Die wahre Alchemie, oder hermetische Philosophie, ist eine esoterische Wissenschaft, deren Geheimwissen nur mündlich vom Meister an den Schüler weitergegeben wurde.

Griechische Wurzeln der Alchemie

Pythagoras (570 - 496 v. Chr.) wird von den Alchemisten oft als einer ihrer bedeutendsten Ahnherren genannt. In Theben soll er in alle Mysterien, Künste und das Wissen der ägyptischen Priesterweisen eingeweiht worden sein, was man als Hinweis auf sein hermetisches Wissen nimmt. Denn die Priester aus Memphis und Theben galten als Eingeweihte der ‚Göttlichen Kunst‘ (semitisch ‚Al/El‘ = Gott). Sie waren zugleich Wissenschaftler, da man der Ansicht war, daß nur der spirituelle und geistig geschulte Mensch in die Lehren der Wissenschaft eingeweiht werden dürfe. In ihren Tempeln standen Laboratorien, wo sie alchemistische Versuche vorführten, zum Beweis, daß sich im hermetischen Gefäß dasselbe abspielt, was Gott durch seine Schöpfung geschaffen hat.

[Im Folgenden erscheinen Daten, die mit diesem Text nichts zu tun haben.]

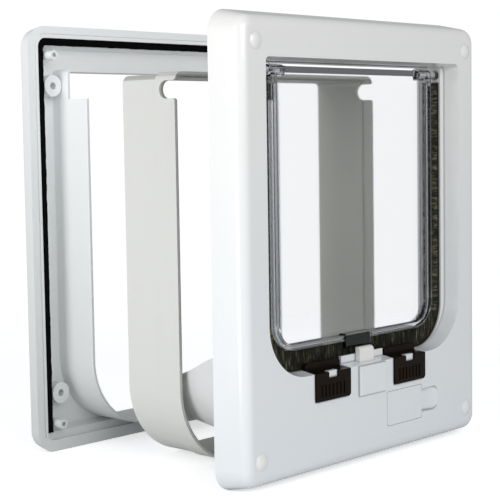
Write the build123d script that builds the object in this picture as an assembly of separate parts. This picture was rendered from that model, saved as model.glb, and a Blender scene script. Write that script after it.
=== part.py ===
from build123d import *
import os

# A cat flap for a door, set out as its three groups stand on a table: the front unit, the tunnel
# extension behind it and the rear frame behind that. X runs across the door, +Y runs outwards through
# the door, +Z is up and Z = 0 is the table. While modelling, Y = 0 is the front unit's door face.

# Cover plates, the same size on both faces of the door
cover_width = 211.0
cover_height = 244.0
cover_corner = 12.0
side_draft = 11.8
screw_spacing_x = 183.0
screw_spacing_z = 211.0

# Front frame moulding
frame_depth = 19.5
frame_wall = 2.4
front_edge_radius = 6.0
side_border = 21.3
top_border = 24.0
housing_height = 55.3
recess_depth = 9.0
recess_lean = 1.5
recess_corner = 29.0
recess_top_corner = 2.5
ledge_width = 3.7
ledge_thickness = 2.4
screw_hole_radius = 2.2
screw_boss_radius = 5.2
screw_boss_set = 0.5
rib_thickness = 1.6
rib_count = 3
opening_top_corner = 2.0
opening_sill = 0.2
opening_head = 0.3

# Domed plugs over the four fixing screws
cap_radius = 4.4
cap_dome = 1.4
cap_stem = 3.2
cap_seat = 5.0
cap_stem_length = 4.0

# Opening of the front frame and the ring behind it that centres the tunnel
throat_thickness = 3.6
throat_roof = 2.0
ring_bottom = 10.5
ring_corner = 42.5
ring_top_corner = 3.5
ring_wall = 2.4
ring_reach = 8.0
opening_corner = 24.0
cover_seat = -2.0

# Tunnel extension
tunnel_fit = 0.4
tunnel_wall = 2.0
tunnel_length = 41.0
bell_step = 1.0
bell_length = 15.0
bell_socket = 6.2
notch_depth = 11.5
notch_height = 9.6
notch_mouth_radius = 1.5
tunnel_place = 44.5

# Rear frame
rear_place = 139.3
rear_depth = 10.5
rear_wall = 2.2
rear_edge_radius = 3.5
flange_width = 4.2
groove_width = 1.3
groove_depth = 0.8
tray_lean = 2.0
inner_corner_least = 2.0
lip_width = 1.2
lip_height = 0.6
foam_width = 4.3
foam_height = 3.4
foam_end_height = 10.2
collar_fit = 0.5
collar_wall = 1.5
collar_reach = 21.3
collar_top_reach = 5.3
collar_step_height = 202.7
small_boss_radius = 2.7
small_boss_hole = 1.3
small_boss_tip = 6.0
large_boss_radius = 6.1
large_boss_hole = 2.0
large_boss_x = 88.0
large_boss_z = 88.35

# Flap, hung on two clear pins
pile_gap = 0.3
pile_thickness = 5.0
backing_thickness = 1.0
side_pile_length = 7.3
bottom_pile_length = 9.9
flap_corner = 16.0
flap_top_corner = 2.0
bay_top_corner = 1.0
pile_setback = 1.2
pile_end = 2.0
flap_plane = -6.95
rim_width = 5.2
rim_foot = 3.2
rim_depth = 6.5
rim_edge = 1.1
rim_channel_depth = 1.6
pane_thickness = 2.0
top_bar_height = 3.2
top_bar_depth = 4.6
pivot_drop = 5.0
bar_below_pivot = 0.8
pin_radius = 2.35
pin_play = 0.05
hub_length = 11.5
strike_width = 21.0
strike_height = 6.0
strike_depth = 3.0
strike_setback = 0.3
strike_cover = 0.6
strike_drop = 3.3
housing_side = 1.2

# Clear clips that carry the pins
clip_height = 9.0
clip_reach = 3.0
clip_thickness = 2.5
slip = 0.1

# Latches
latch_place = 34.3
latch_width = 29.0
latch_rise = 0.1
latch_plate_height = 15.0
latch_block_height = 4.8
latch_proud = 1.0
latch_plate = 2.2
latch_block = 1.9
latch_block_gap = 0.6
latch_leg = 1.6
latch_leg_width = 20.0
latch_leg_length = 7.2
latch_corner = 2.0
latch_travel = 7.0
latch_ribs = 7
latch_rib_width = 1.2
latch_rib_pitch = 3.1
latch_rib_height = 6.6
latch_rib_proud = 0.45
tongue_width = 7.2
tongue_proud = 0.1
tongue_rise = 0.4
tongue_notch = 3.1
tongue_root = 3.0
running_gap = 0.1
clear_gap = 0.3
seam = 1.0
half_seam = 0.5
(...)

Pythagoras nun gilt als Erfinder des Begriffs Philosophie und des Geldes. Er lehrte die Wiedergeburt und führte eine Kosmologie ein, worin die Zahl das Wesen aller Dinge ist.: „Alles, was man erkennen kann, läßt sich auf eine Zahl zurückführen." Damit meinte Pythagoras nicht nur die quantitativen Verhältnisse, sondern auch Qualitäten und Eigenschaften, die er mit den einzelnen Zahlen in Verbindung brachte. Er lehrte zudem die ‚Sphärenmusik‘, nach der Tonschwingungen und Planetenbahnen in bestimmbaren Zahlenverhältnissen zueinander stehen. In seiner Tradition standen Kopernikus oder Giordano Bruno und Galileo Galilei, die beide als Hermetiker von der Kirche verfolgt wurden (Bruno nannte die Hermetik die ‚vormalige, wahre Philosophie‘).